> **Data section**
==============================

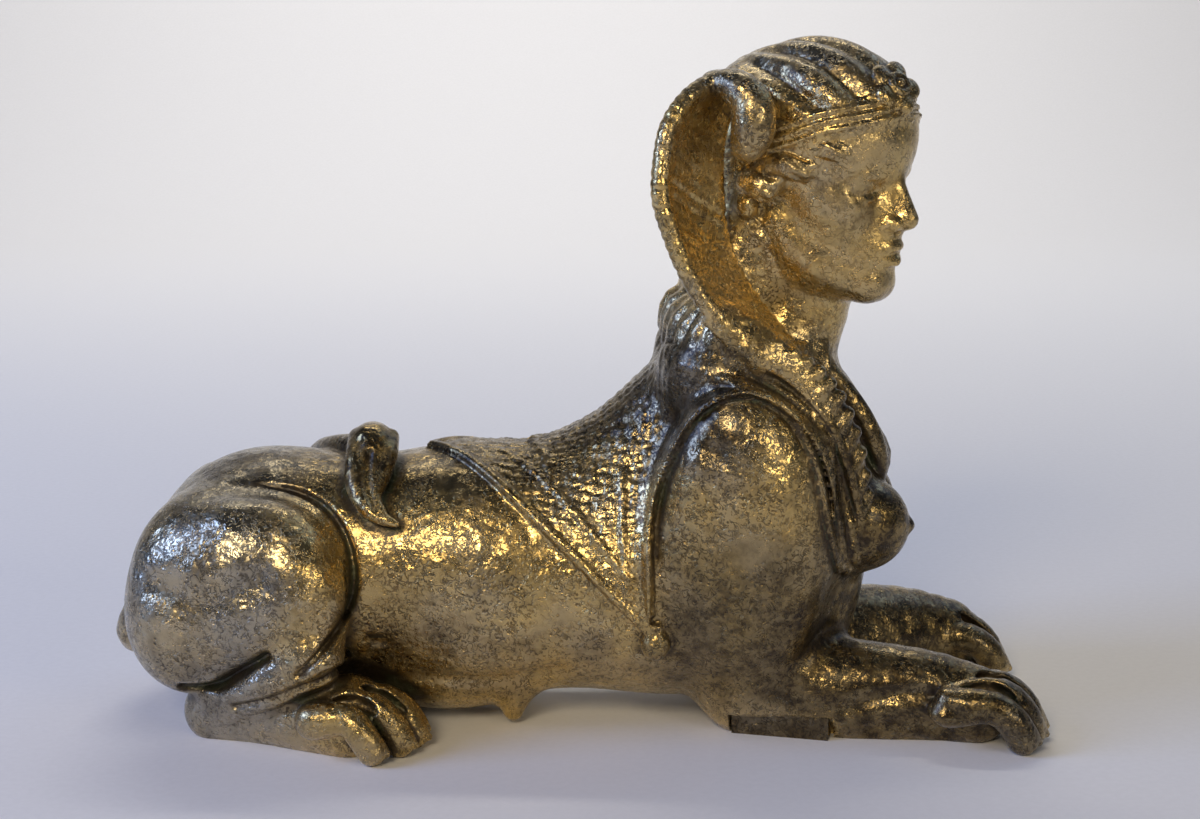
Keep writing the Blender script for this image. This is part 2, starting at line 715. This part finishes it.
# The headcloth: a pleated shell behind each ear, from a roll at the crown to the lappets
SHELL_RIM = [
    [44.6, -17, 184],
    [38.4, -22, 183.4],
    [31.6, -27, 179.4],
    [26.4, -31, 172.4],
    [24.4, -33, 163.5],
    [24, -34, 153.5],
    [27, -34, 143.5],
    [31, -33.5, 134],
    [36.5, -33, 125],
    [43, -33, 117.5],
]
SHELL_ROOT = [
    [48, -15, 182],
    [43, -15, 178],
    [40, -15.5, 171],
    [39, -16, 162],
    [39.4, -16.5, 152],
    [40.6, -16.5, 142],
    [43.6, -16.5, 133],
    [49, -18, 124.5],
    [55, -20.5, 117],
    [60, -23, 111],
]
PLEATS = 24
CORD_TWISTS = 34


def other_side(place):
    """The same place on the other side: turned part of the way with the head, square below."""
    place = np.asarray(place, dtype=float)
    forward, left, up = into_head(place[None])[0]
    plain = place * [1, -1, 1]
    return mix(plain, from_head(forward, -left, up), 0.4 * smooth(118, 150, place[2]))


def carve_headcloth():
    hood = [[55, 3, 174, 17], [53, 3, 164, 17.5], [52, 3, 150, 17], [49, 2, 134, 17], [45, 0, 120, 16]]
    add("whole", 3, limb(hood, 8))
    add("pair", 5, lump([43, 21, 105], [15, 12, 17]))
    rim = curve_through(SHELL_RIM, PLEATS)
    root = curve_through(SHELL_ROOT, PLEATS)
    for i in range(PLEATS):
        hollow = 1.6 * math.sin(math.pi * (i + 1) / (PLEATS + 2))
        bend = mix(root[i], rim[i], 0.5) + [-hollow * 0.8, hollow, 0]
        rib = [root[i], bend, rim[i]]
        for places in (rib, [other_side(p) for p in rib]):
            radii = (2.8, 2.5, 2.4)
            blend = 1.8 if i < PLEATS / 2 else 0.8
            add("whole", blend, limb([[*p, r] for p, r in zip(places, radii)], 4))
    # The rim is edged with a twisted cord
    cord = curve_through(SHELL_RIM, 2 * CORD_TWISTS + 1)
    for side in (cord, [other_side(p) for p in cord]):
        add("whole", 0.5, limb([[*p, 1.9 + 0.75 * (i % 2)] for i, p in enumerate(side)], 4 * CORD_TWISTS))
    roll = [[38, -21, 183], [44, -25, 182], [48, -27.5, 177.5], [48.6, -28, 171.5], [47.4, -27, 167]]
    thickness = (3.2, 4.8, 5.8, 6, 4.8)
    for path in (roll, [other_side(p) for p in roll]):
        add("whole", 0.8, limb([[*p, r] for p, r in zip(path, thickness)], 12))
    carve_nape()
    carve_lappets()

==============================

> **Brief**
Search the data above for the string "part" and copy each line that has it.

> **Task response**
Keep writing the Blender script for this image. This is part 2, starting at line 715. This part finishes it.
    """The same place on the other side: turned part of the way with the head, square below."""